-- START OF Data excerpt --

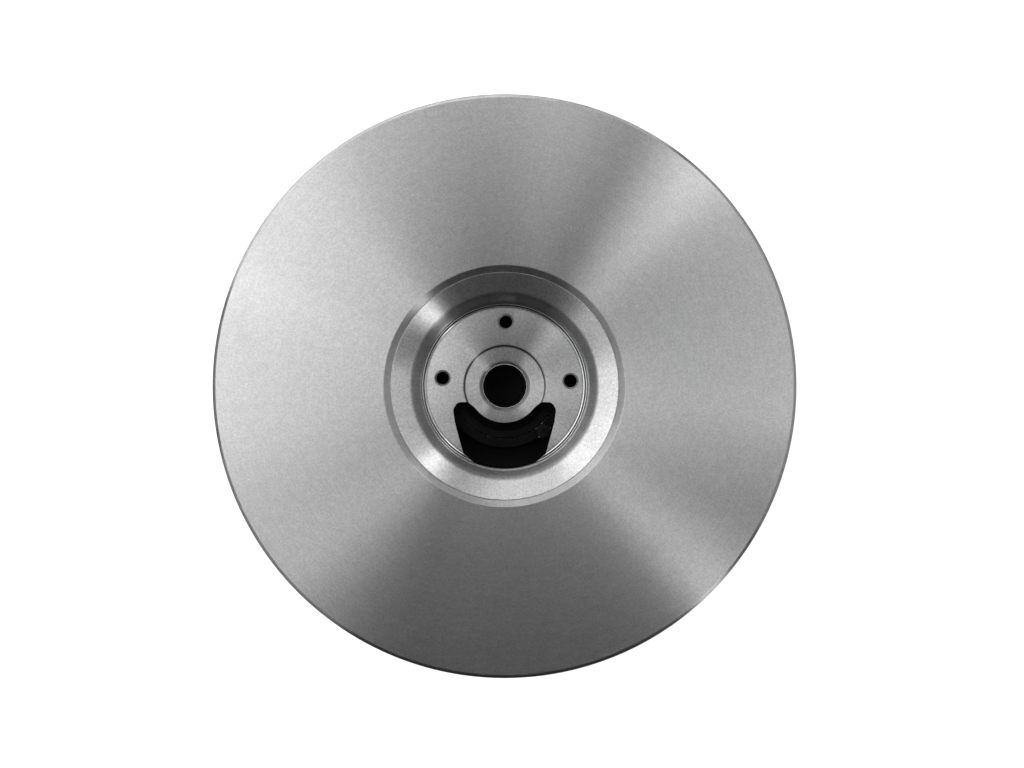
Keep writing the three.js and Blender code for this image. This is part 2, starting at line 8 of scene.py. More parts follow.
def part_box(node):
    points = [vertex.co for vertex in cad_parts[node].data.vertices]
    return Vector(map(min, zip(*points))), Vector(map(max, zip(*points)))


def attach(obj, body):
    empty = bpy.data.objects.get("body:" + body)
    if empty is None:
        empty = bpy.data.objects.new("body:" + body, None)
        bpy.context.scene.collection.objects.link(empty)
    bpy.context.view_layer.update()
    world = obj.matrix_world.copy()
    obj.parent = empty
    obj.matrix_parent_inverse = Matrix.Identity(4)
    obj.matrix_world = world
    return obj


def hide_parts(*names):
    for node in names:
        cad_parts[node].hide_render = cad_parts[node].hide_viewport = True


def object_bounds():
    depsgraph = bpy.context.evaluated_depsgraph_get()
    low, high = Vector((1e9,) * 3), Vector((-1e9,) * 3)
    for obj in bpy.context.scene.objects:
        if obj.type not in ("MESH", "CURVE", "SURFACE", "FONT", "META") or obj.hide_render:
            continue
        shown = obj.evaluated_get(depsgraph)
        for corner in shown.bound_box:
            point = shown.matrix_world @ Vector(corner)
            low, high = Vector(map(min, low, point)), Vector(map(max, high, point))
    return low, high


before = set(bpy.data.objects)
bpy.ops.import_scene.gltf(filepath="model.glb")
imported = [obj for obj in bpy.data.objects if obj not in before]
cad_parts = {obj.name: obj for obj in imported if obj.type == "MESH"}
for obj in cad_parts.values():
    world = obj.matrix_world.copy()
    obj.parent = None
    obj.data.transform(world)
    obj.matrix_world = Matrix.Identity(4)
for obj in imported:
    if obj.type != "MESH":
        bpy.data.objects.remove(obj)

-- END OF Data excerpt --

Task requirements:
Go through the material above line by line and copy it exactly.

Exercise solution:
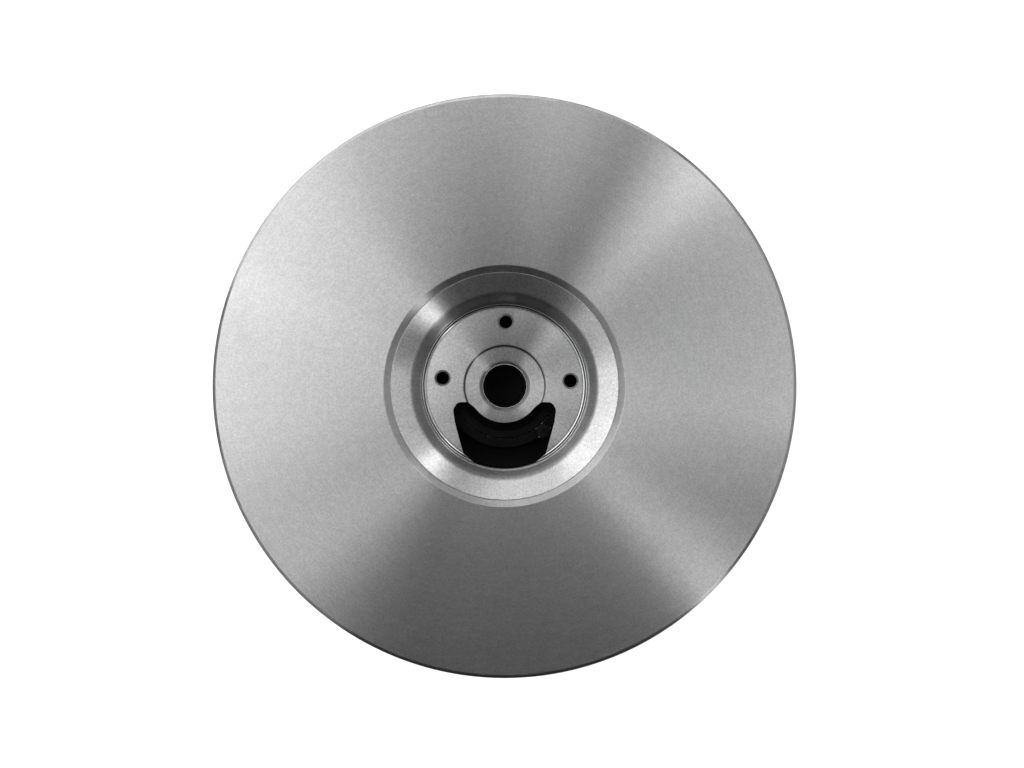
Keep writing the three.js and Blender code for this image. This is part 2, starting at line 8 of scene.py. More parts follow.
def part_box(node):
    points = [vertex.co for vertex in cad_parts[node].data.vertices]
    return Vector(map(min, zip(*points))), Vector(map(max, zip(*points)))


def attach(obj, body):
    empty = bpy.data.objects.get("body:" + body)
    if empty is None:
        empty = bpy.data.objects.new("body:" + body, None)
        bpy.context.scene.collection.objects.link(empty)
    bpy.context.view_layer.update()
    world = obj.matrix_world.copy()
    obj.parent = empty
    obj.matrix_parent_inverse = Matrix.Identity(4)
    obj.matrix_world = world
    return obj


def hide_parts(*names):
    for node in names:
        cad_parts[node].hide_render = cad_parts[node].hide_viewport = True


def object_bounds():
    depsgraph = bpy.context.evaluated_depsgraph_get()
    low, high = Vector((1e9,) * 3), Vector((-1e9,) * 3)
    for obj in bpy.context.scene.objects:
        if obj.type not in ("MESH", "CURVE", "SURFACE", "FONT", "META") or obj.hide_render:
            continue
        shown = obj.evaluated_get(depsgraph)
        for corner in shown.bound_box:
            point = shown.matrix_world @ Vector(corner)
            low, high = Vector(map(min, low, point)), Vector(map(max, high, point))
    return low, high


before = set(bpy.data.objects)
bpy.ops.import_scene.gltf(filepath="model.glb")
imported = [obj for obj in bpy.data.objects if obj not in before]
cad_parts = {obj.name: obj for obj in imported if obj.type == "MESH"}
for obj in cad_parts.values():
    world = obj.matrix_world.copy()
    obj.parent = None
    obj.data.transform(world)
    obj.matrix_world = Matrix.Identity(4)
for obj in imported:
    if obj.type != "MESH":
        bpy.data.objects.remove(obj)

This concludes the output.